As with our studies of the likely next generation of Conservative MPs, nothing is certain – some standing in seats that are currently Labour-held may fail to hang onto them, while differential swings in the marginals will mean a mixture of success and failure.
However, we have to start somewhere, so here are the admittedly arbitrary rules I’ve followed to choose who to study. This article covers a total of 45 candidates, comprising those standing in seats being vacated by their current Labour incumbents and those fighting the 15 seats where other parties won by the slimmest majorities in 2010. Thirty-six Labour MPs are standing down, but thus far only 30 of those seats have selected their would-be successors.
So who are these front-runners for parliament? They’re a fascinating bunch – from the husband of the Danish Prime Minister to a regular speaker at Communist events right through to one who is awaiting trial for an assault allegedly committed at a count in the Scottish Referendum.
The demographics
Twenty-nine (64 per cent) of them are women – in many places products of Labour’s use of All Women Shortlists. Notably, the proportion of female candidates is even higher in the seats the party currently holds (73 per cent). In the 15 top marginals, a slim outright majority of the candidates (8) are men. It seems Miliband has chosen to bank on the safest seats in order to deliver an improved gender balance in his parliamentary party.
Of those whose age is publicly available, they range from 27 (Louise Haigh, Sheffield Heeley) to 67 (Marie Rimmer, St Helens South & Whiston), with an average age of 44.
In terms of ethnicity, only four (8.8 per cent) are members of an ethnic minority. Of those four, only one (Tulip Siddiq) is a candidate in a Labour-held seat – and that’s in the hotly contested three-way marginal of Hampstead and Kilburn.
Career background
By profession, the candidates reflect the predominantly public sector trend we identified last week in the Shadow Cabinet. Several are full time councillors, cabinet members or council leaders. Seven are or have been parliamentary researchers. At least eight either are currently or have been employed as trade union officials. Five are think tankers or pressure group employees, three are journalists, two are NHS managers and one is a teacher. Only one that I can discern is an entrepreneur.

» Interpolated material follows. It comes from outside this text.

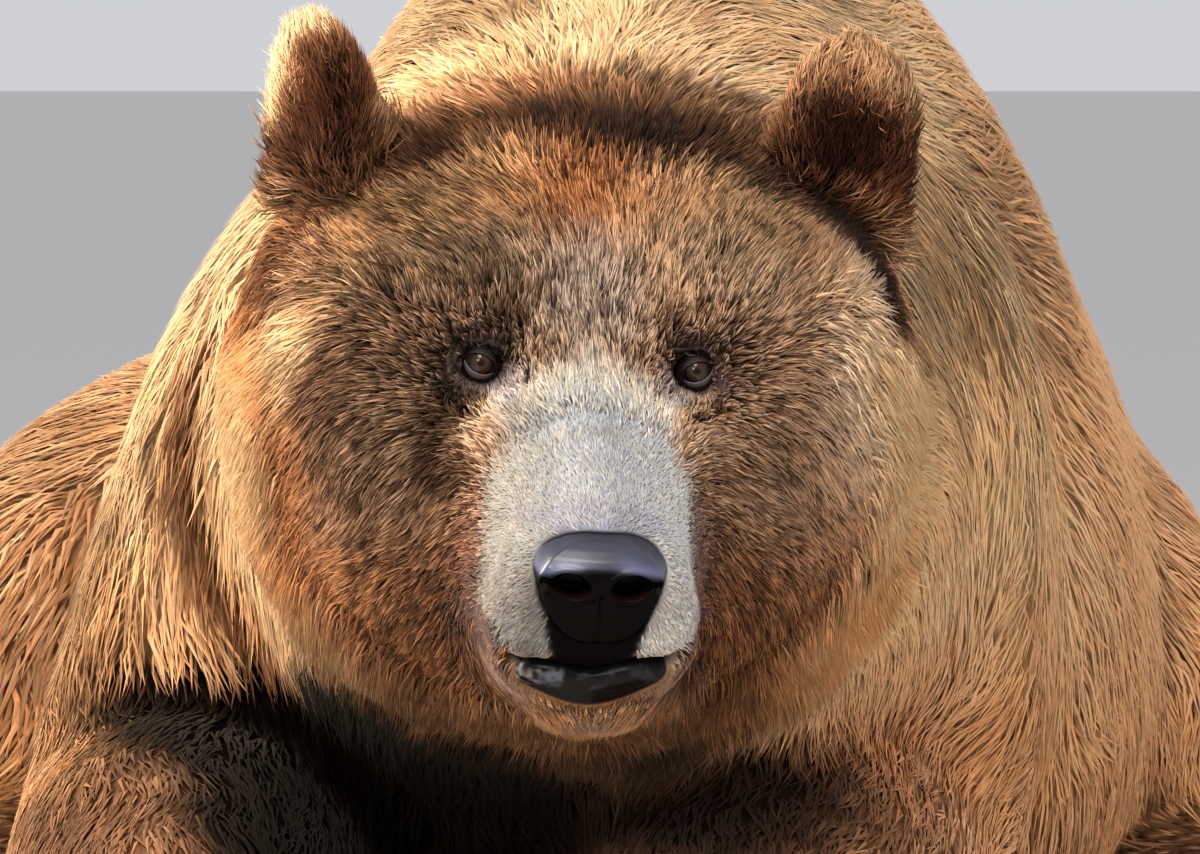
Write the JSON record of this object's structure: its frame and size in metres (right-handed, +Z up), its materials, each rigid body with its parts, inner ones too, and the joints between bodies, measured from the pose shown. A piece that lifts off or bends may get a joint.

Notably, no less than a third of the candidates in the 15 top marginals are former MPs for their seat, defeated in 2010 and hoping to win it back this time.
Westminster insiders
On the note of Westminster re-treads, it’s informative to study quite how many of these potential MPs are to some degree political insiders. Thirty-two of them (71 per cent) have either worked for Labour MPs, served as MPs or MSPs themselves, advised ministers, worked as political campaigners or held senior roles in the Labour campaign machine. Among the likely next generation of Labour MPs, you are more likely to be a politico than a woman.
Union support
Even more staggering is the degree of trade union influence among this cohort. By my count, 40 of the 45 (88.8 per cent) personally represent a trade union in their day job, secured selection with a union’s backing and/or enjoy the support of unions in their subsequent campaigning. For the remaining five it should be noted there is an absence of evidence, not necessarily evidence of the unions’ absence. Overwhelmingly the trade union involved is Unite, though others enjoy the support variously of the GMB and USDAW.
As noted above, at least eight have directly worked for a union, but the biographies of the rest make it clear how essential union endorsement is to get ahead in Ed Miliband’s Labour Party. While Falkirk was in the headlines, the march of the union bosses was underway in scores of other seats.
The next generation
So there we have it – Labour, already dominated by the unions and overwhelmingly representing the public sector, is set to double down on both trends in 2015. While no party is immune from the charge that it is too representative of the Westminster Village, the staggering proportion of political insiders is unlikely to help Miliband in his quest to claim to represent ‘real people’. There are undoubtedly some political talents in the bunch, alongside the hard left ideologues and apparatchiks, but it’s hard to see how the next generation of Labour MPs will prove any more inspiring to a disillusioned electorate than the last.